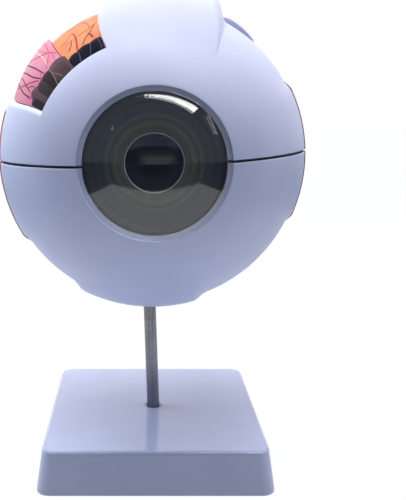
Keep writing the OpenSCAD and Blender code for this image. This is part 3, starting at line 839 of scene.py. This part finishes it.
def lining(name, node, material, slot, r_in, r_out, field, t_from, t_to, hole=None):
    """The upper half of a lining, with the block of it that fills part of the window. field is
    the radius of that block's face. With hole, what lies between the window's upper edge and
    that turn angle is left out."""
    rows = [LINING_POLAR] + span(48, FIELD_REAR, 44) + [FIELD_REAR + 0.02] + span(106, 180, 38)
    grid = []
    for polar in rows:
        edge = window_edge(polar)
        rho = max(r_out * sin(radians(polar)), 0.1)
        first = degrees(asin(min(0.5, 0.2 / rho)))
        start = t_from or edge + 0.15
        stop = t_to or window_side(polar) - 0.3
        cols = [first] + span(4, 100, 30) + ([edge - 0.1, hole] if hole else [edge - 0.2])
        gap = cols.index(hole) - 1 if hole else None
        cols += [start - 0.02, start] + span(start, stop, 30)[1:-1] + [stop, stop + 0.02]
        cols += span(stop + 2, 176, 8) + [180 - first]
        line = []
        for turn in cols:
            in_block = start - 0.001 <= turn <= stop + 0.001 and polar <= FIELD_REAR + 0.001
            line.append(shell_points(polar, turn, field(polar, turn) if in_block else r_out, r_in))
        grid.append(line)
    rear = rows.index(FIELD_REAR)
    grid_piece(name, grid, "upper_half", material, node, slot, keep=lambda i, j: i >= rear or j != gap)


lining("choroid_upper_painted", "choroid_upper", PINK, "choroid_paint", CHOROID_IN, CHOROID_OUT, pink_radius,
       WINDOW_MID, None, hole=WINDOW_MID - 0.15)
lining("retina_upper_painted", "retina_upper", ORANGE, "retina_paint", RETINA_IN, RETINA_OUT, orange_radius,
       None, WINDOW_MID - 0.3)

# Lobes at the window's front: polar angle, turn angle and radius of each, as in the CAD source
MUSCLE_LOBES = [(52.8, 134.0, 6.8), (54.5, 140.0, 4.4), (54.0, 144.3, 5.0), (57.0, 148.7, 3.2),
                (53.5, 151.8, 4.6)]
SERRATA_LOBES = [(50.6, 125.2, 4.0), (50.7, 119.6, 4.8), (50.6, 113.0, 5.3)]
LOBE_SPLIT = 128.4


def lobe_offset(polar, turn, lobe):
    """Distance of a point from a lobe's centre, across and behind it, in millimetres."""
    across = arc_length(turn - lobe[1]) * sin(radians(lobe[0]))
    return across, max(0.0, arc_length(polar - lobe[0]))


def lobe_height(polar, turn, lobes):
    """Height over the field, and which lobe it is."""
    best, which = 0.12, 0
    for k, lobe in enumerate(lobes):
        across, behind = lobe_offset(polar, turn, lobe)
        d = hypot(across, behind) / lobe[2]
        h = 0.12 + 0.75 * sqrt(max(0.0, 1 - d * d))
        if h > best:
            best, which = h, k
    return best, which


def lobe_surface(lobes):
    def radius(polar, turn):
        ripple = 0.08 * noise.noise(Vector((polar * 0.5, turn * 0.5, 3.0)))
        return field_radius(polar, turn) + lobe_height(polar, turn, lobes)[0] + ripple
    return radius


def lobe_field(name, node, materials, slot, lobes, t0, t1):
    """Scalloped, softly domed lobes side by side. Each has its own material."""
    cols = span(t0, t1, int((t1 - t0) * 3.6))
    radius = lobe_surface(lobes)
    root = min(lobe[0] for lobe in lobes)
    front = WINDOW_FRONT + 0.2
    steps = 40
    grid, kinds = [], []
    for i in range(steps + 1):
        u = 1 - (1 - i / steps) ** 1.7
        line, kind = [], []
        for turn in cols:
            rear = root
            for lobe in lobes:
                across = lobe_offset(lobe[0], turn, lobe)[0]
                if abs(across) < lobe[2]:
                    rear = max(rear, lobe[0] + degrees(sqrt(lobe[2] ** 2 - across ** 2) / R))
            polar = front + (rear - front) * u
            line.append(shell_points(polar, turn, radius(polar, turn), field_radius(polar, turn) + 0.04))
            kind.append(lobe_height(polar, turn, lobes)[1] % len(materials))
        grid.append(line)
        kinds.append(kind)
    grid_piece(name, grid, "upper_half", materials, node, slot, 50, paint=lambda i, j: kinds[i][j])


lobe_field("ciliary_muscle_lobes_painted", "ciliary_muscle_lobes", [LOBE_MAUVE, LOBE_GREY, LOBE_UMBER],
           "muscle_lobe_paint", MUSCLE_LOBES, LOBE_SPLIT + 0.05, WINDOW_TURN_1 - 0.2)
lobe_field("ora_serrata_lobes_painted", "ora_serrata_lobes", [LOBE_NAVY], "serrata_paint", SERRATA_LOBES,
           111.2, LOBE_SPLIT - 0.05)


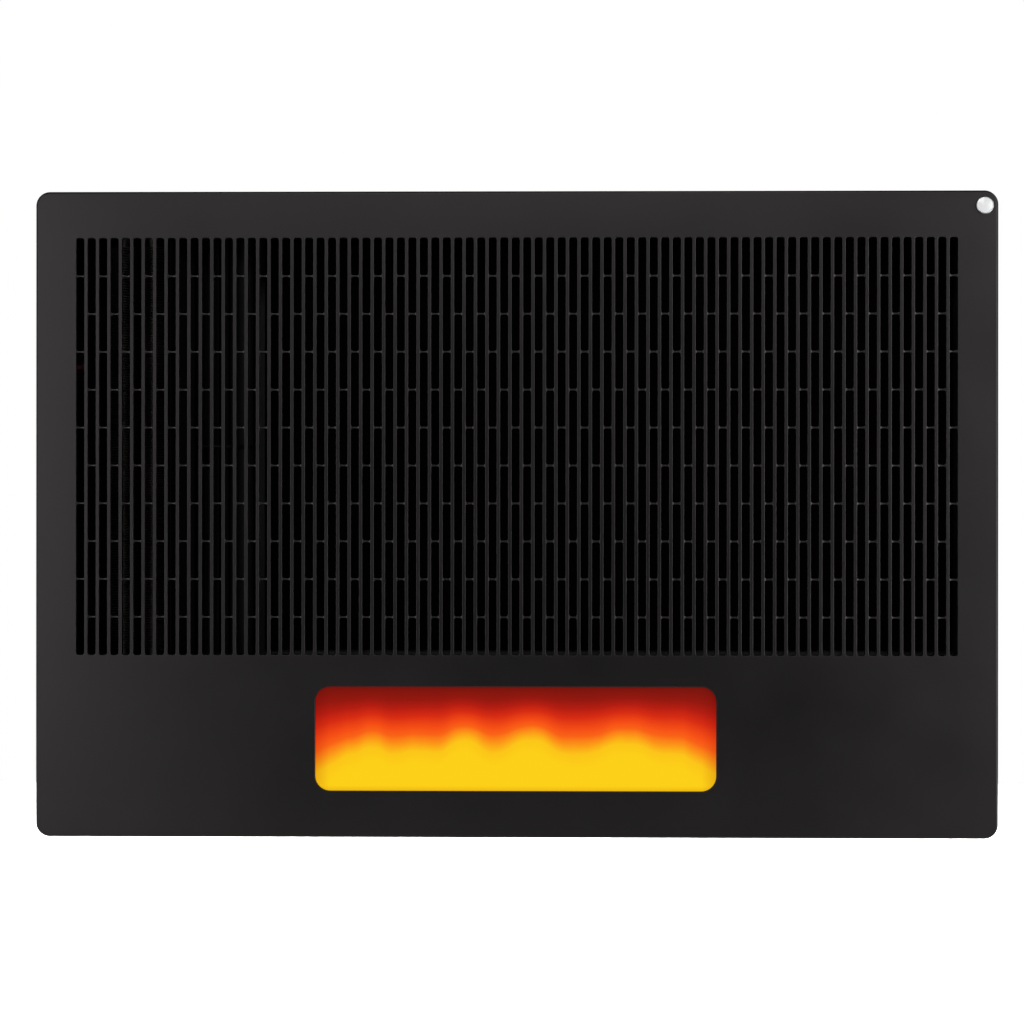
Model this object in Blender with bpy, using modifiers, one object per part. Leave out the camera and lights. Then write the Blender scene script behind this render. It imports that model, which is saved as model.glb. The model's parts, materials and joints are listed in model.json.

> [What is needed] Repeat every record, keeping each word and mark exactly as it is.

> [Solution for this problem]
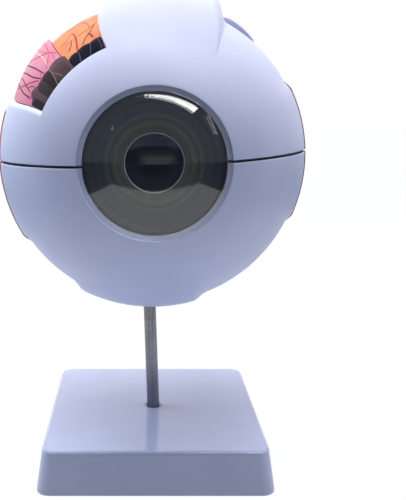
Keep writing the OpenSCAD and Blender code for this image. This is part 3, starting at line 839 of scene.py. This part finishes it.
def lining(name, node, material, slot, r_in, r_out, field, t_from, t_to, hole=None):
    """The upper half of a lining, with the block of it that fills part of the window. field is
    the radius of that block's face. With hole, what lies between the window's upper edge and
    that turn angle is left out."""
    rows = [LINING_POLAR] + span(48, FIELD_REAR, 44) + [FIELD_REAR + 0.02] + span(106, 180, 38)
    grid = []
    for polar in rows:
        edge = window_edge(polar)
        rho = max(r_out * sin(radians(polar)), 0.1)
        first = degrees(asin(min(0.5, 0.2 / rho)))
        start = t_from or edge + 0.15
        stop = t_to or window_side(polar) - 0.3
        cols = [first] + span(4, 100, 30) + ([edge - 0.1, hole] if hole else [edge - 0.2])
        gap = cols.index(hole) - 1 if hole else None
        cols += [start - 0.02, start] + span(start, stop, 30)[1:-1] + [stop, stop + 0.02]
        cols += span(stop + 2, 176, 8) + [180 - first]
        line = []
        for turn in cols:
            in_block = start - 0.001 <= turn <= stop + 0.001 and polar <= FIELD_REAR + 0.001
            line.append(shell_points(polar, turn, field(polar, turn) if in_block else r_out, r_in))
        grid.append(line)
    rear = rows.index(FIELD_REAR)
    grid_piece(name, grid, "upper_half", material, node, slot, keep=lambda i, j: i >= rear or j != gap)


lining("choroid_upper_painted", "choroid_upper", PINK, "choroid_paint", CHOROID_IN, CHOROID_OUT, pink_radius,
       WINDOW_MID, None, hole=WINDOW_MID - 0.15)
lining("retina_upper_painted", "retina_upper", ORANGE, "retina_paint", RETINA_IN, RETINA_OUT, orange_radius,
       None, WINDOW_MID - 0.3)

# Lobes at the window's front: polar angle, turn angle and radius of each, as in the CAD source
MUSCLE_LOBES = [(52.8, 134.0, 6.8), (54.5, 140.0, 4.4), (54.0, 144.3, 5.0), (57.0, 148.7, 3.2),
                (53.5, 151.8, 4.6)]
SERRATA_LOBES = [(50.6, 125.2, 4.0), (50.7, 119.6, 4.8), (50.6, 113.0, 5.3)]
LOBE_SPLIT = 128.4


def lobe_offset(polar, turn, lobe):
    """Distance of a point from a lobe's centre, across and behind it, in millimetres."""
    across = arc_length(turn - lobe[1]) * sin(radians(lobe[0]))
    return across, max(0.0, arc_length(polar - lobe[0]))


def lobe_height(polar, turn, lobes):
    """Height over the field, and which lobe it is."""
    best, which = 0.12, 0
    for k, lobe in enumerate(lobes):
        across, behind = lobe_offset(polar, turn, lobe)
        d = hypot(across, behind) / lobe[2]
        h = 0.12 + 0.75 * sqrt(max(0.0, 1 - d * d))
        if h > best:
            best, which = h, k
    return best, which


def lobe_surface(lobes):
    def radius(polar, turn):
        ripple = 0.08 * noise.noise(Vector((polar * 0.5, turn * 0.5, 3.0)))
        return field_radius(polar, turn) + lobe_height(polar, turn, lobes)[0] + ripple
    return radius


def lobe_field(name, node, materials, slot, lobes, t0, t1):
    """Scalloped, softly domed lobes side by side. Each has its own material."""
    cols = span(t0, t1, int((t1 - t0) * 3.6))
    radius = lobe_surface(lobes)
    root = min(lobe[0] for lobe in lobes)
    front = WINDOW_FRONT + 0.2
    steps = 40
    grid, kinds = [], []
    for i in range(steps + 1):
        u = 1 - (1 - i / steps) ** 1.7
        line, kind = [], []
        for turn in cols:
            rear = root
            for lobe in lobes:
                across = lobe_offset(lobe[0], turn, lobe)[0]
                if abs(across) < lobe[2]:
                    rear = max(rear, lobe[0] + degrees(sqrt(lobe[2] ** 2 - across ** 2) / R))
            polar = front + (rear - front) * u
            line.append(shell_points(polar, turn, radius(polar, turn), field_radius(polar, turn) + 0.04))
            kind.append(lobe_height(polar, turn, lobes)[1] % len(materials))
        grid.append(line)
        kinds.append(kind)
    grid_piece(name, grid, "upper_half", materials, node, slot, 50, paint=lambda i, j: kinds[i][j])


lobe_field("ciliary_muscle_lobes_painted", "ciliary_muscle_lobes", [LOBE_MAUVE, LOBE_GREY, LOBE_UMBER],
           "muscle_lobe_paint", MUSCLE_LOBES, LOBE_SPLIT + 0.05, WINDOW_TURN_1 - 0.2)
lobe_field("ora_serrata_lobes_painted", "ora_serrata_lobes", [LOBE_NAVY], "serrata_paint", SERRATA_LOBES,
           111.2, LOBE_SPLIT - 0.05)


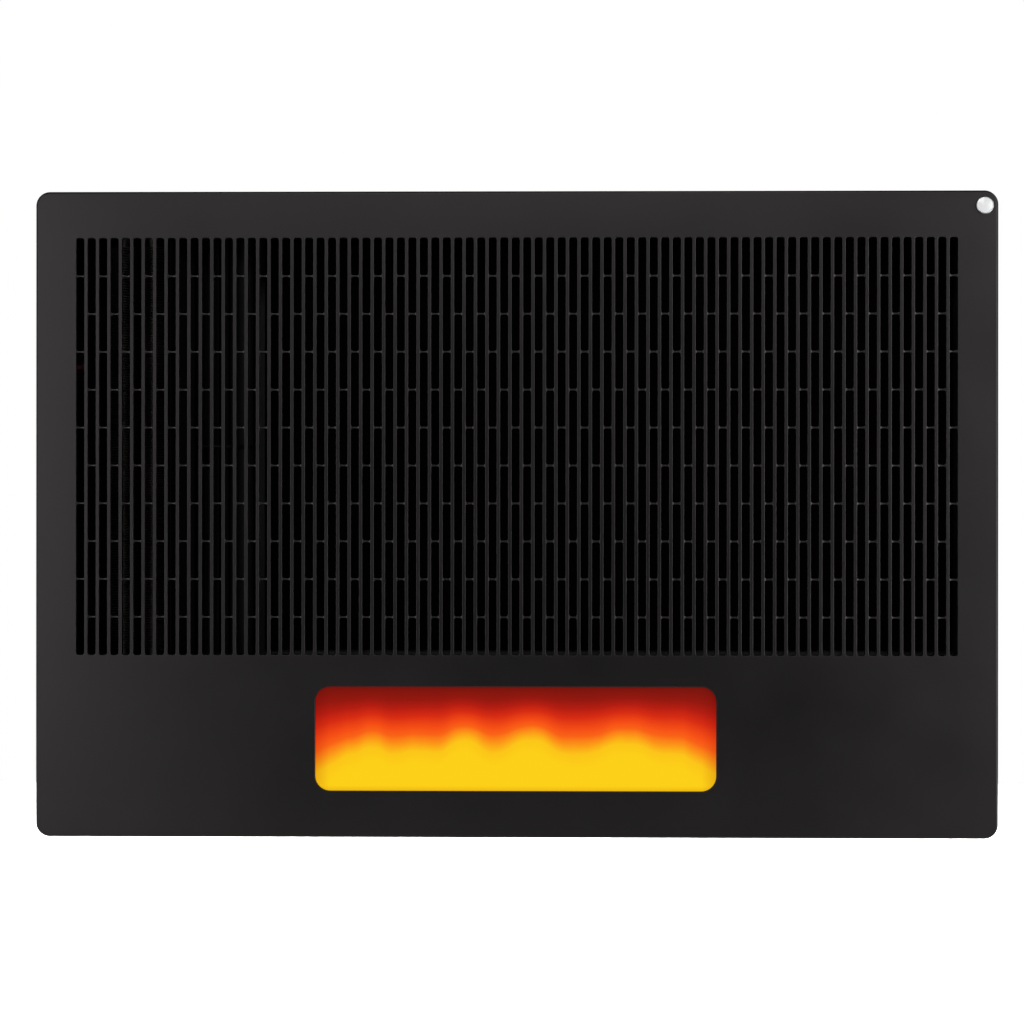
Model this object in Blender with bpy, using modifiers, one object per part. Leave out the camera and lights. Then write the Blender scene script behind this render. It imports that model, which is saved as model.glb. The model's parts, materials and joints are listed in model.json.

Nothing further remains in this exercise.